>> BEGIN

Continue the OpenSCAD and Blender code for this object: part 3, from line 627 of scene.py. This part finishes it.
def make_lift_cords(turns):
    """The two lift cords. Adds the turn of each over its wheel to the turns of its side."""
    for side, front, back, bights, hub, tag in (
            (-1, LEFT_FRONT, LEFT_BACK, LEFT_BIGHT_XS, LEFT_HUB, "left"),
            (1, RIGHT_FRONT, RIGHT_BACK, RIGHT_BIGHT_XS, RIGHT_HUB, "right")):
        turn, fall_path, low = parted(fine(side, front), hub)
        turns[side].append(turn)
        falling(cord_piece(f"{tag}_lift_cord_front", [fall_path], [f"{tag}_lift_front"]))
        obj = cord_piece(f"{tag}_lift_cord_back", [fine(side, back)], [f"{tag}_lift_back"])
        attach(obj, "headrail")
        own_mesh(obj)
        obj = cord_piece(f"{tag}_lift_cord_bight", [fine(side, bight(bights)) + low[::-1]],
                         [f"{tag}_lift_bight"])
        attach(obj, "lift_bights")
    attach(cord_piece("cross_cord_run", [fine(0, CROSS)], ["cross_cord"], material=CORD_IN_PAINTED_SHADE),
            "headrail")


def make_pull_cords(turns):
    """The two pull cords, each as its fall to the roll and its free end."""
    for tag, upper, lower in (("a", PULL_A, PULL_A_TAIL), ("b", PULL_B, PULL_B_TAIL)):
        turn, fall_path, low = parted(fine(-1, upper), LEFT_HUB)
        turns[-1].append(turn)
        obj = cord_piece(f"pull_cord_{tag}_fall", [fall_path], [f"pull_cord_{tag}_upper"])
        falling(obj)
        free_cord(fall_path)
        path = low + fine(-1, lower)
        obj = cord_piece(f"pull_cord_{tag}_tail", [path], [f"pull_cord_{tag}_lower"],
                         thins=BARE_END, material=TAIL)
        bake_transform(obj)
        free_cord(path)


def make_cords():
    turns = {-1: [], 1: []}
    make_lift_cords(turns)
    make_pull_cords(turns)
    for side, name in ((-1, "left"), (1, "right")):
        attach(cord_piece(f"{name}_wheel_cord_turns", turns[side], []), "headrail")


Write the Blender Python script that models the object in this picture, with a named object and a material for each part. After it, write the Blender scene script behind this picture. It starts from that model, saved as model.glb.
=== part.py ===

>> END

> What you are asked to do:
Exactly reproduce every line found in the records.

> Exercise result:
Continue the OpenSCAD and Blender code for this object: part 3, from line 627 of scene.py. This part finishes it.
def make_lift_cords(turns):
    """The two lift cords. Adds the turn of each over its wheel to the turns of its side."""
    for side, front, back, bights, hub, tag in (
            (-1, LEFT_FRONT, LEFT_BACK, LEFT_BIGHT_XS, LEFT_HUB, "left"),
            (1, RIGHT_FRONT, RIGHT_BACK, RIGHT_BIGHT_XS, RIGHT_HUB, "right")):
        turn, fall_path, low = parted(fine(side, front), hub)
        turns[side].append(turn)
        falling(cord_piece(f"{tag}_lift_cord_front", [fall_path], [f"{tag}_lift_front"]))
        obj = cord_piece(f"{tag}_lift_cord_back", [fine(side, back)], [f"{tag}_lift_back"])
        attach(obj, "headrail")
        own_mesh(obj)
        obj = cord_piece(f"{tag}_lift_cord_bight", [fine(side, bight(bights)) + low[::-1]],
                         [f"{tag}_lift_bight"])
        attach(obj, "lift_bights")
    attach(cord_piece("cross_cord_run", [fine(0, CROSS)], ["cross_cord"], material=CORD_IN_PAINTED_SHADE),
            "headrail")


def make_pull_cords(turns):
    """The two pull cords, each as its fall to the roll and its free end."""
    for tag, upper, lower in (("a", PULL_A, PULL_A_TAIL), ("b", PULL_B, PULL_B_TAIL)):
        turn, fall_path, low = parted(fine(-1, upper), LEFT_HUB)
        turns[-1].append(turn)
        obj = cord_piece(f"pull_cord_{tag}_fall", [fall_path], [f"pull_cord_{tag}_upper"])
        falling(obj)
        free_cord(fall_path)
        path = low + fine(-1, lower)
        obj = cord_piece(f"pull_cord_{tag}_tail", [path], [f"pull_cord_{tag}_lower"],
                         thins=BARE_END, material=TAIL)
        bake_transform(obj)
        free_cord(path)


def make_cords():
    turns = {-1: [], 1: []}
    make_lift_cords(turns)
    make_pull_cords(turns)
    for side, name in ((-1, "left"), (1, "right")):
        attach(cord_piece(f"{name}_wheel_cord_turns", turns[side], []), "headrail")


Write the Blender Python script that models the object in this picture, with a named object and a material for each part. After it, write the Blender scene script behind this picture. It starts from that model, saved as model.glb.
=== part.py ===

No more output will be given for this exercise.